Il y a un potentiel économique en Isaan
Il a donc créé une société de droit thaïlandais avec Isaanbags pour label et Made in Isaan Thailand pour signature. Il a investi 650.000 bahts. Il a recruté quatre ouvrières. Son épouse et lui travaillant bénévolement à leurs côtés. « Mon but est d’avoir cinquante ou cent personnes au plus vite, de pouvoir faire vivre des familles. Je veux être un cobaye pour la communauté des affaires, leur montrer qu’il y a en Isaan une nouvelle génération diplômée, aux savoir-faire complémentaires de ceux des anciens. Je veux leur montrer qu’il y a un potentiel économique en Isaan. Les coûts y sont bien moins élevés qu’à Bangkok et la main d’œuvre, si elle est la même, est déjà sur place, chez elle. »
À la recherche d’influenceuses originaires de l’Isaan
Isaanbags fabrique de la petite bagagerie, notamment de l’objet publicitaire et du cadeau d’affaires, ce qui permet d’amorcer la pompe avec les premiers clients qui ont besoin de pièces en plus grand nombre. Depuis le début de l’année, les comptes sont à l’équilibre, première victoire.

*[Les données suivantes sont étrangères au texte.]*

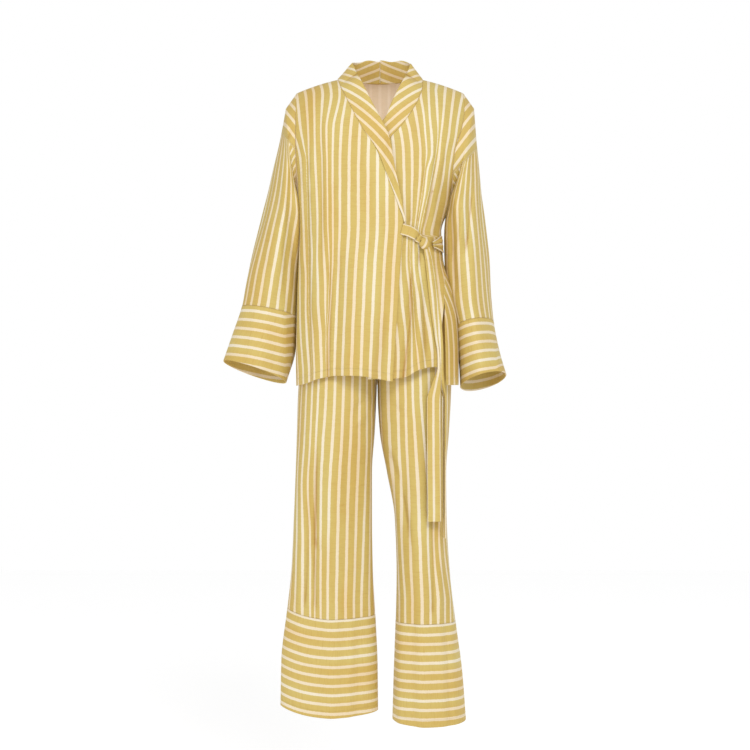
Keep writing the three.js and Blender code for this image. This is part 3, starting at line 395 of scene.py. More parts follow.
# %% Hems and wrap edges
HEM_RIGHT = table("""
x     rise
-200  -3
-183  -2
-95   20
-60   20
30     7
""")
HEM_LEFT = table("""
x     rise
-60   12
28    14
55    18
84    33
119   39
134   33
""")
EDGE_RIGHT = table("""
height  x
4      -93
-18    -86
-53    -70
-84    -55
-121   -35
-156   -11
-227    18
-286    40
-317    50
-345    48
-667    27
""")
EDGE_LEFT = table("""
height  x
4       93
-18     92
-51     82
-84     64
-112    44
-134    24
-227   -18
-286   -40
-317   -50
-345   -48
-667   -27
""")
print("wrap edges at the tie", EDGE_RIGHT["x"][-2], EDGE_LEFT["x"][-2])

# %% The free edge of the collar
COLLAR_RIGHT = table("""
seam   x     z    stand
4     -60    42   -4
-18   -48     8   30
-53   -32   -26   14
-84   -17   -58    6
-121    2   -95    3
-156   18  -130    2
-227   33  -207    1.5
-286   47  -275    1
-320   55  -316    0.5
""")
COLLAR_LEFT = table("""
seam   x     z    stand
4      67    42   -4
-18    54     3   26
-51    40   -24   12
-84    25   -57    5
-112   10   -92    0.5
-134   -6  -112    0
-227  -33  -207    0
-286  -47  -275    0
-320  -55  -316    0
""")
below_tie = EDGE_RIGHT["height"] < COLLAR_RIGHT["z"][-1]
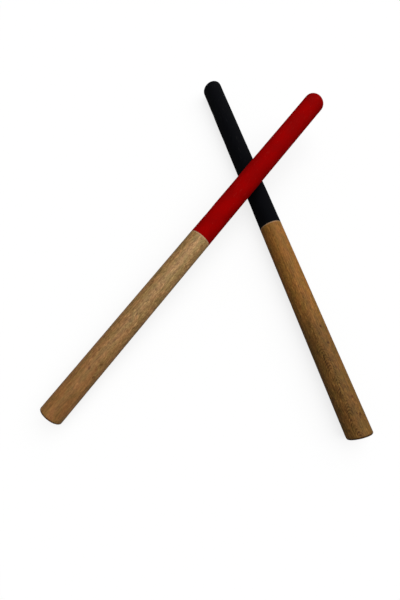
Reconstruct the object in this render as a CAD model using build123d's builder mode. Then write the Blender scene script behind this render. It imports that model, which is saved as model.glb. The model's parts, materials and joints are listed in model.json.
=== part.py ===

Patrick Nicolas a également créé la marque Isaangirl, dédiée, comme son nom l’indique, aux jeunes femmes. Il y propose petits sacs à main de shopping, tee-shirts, tabliers, chapeaux, … Et pour les faire connaître, il essaie de trouver des influenceuses, idéalement originaires de l’Isaan. En attendant, toutes les créations sont en dépôt-vente dans des coffee shops et cherchent distributeur en Thaïlande.
Isaan Bonjour veut faire connaître et défendre le territoire
Le projet général de Patrick Nicolas est plus grand que deux simples marques. Il l’a baptisé Isaan Bonjour. Son but global est de faire connaître et de défendre ce territoire qu’il a appris à aimer. Isaanbags et Isaangirl ne sont que les projets économiques qui permettent de mettre en avant la région. « La principale influenceuse du pays, avec plus de cent millions de followers, vient de l’Isaan, raconte-t-il fièrement. Le boxeur le plus connu de Thaïlande aussi. Il se passe beaucoup de choses positives ici. Nous sommes un vrai berceau de culture. » Il ne vous reste plus qu’à aller faire un tour en Isaan pour vous faire votre propre idée.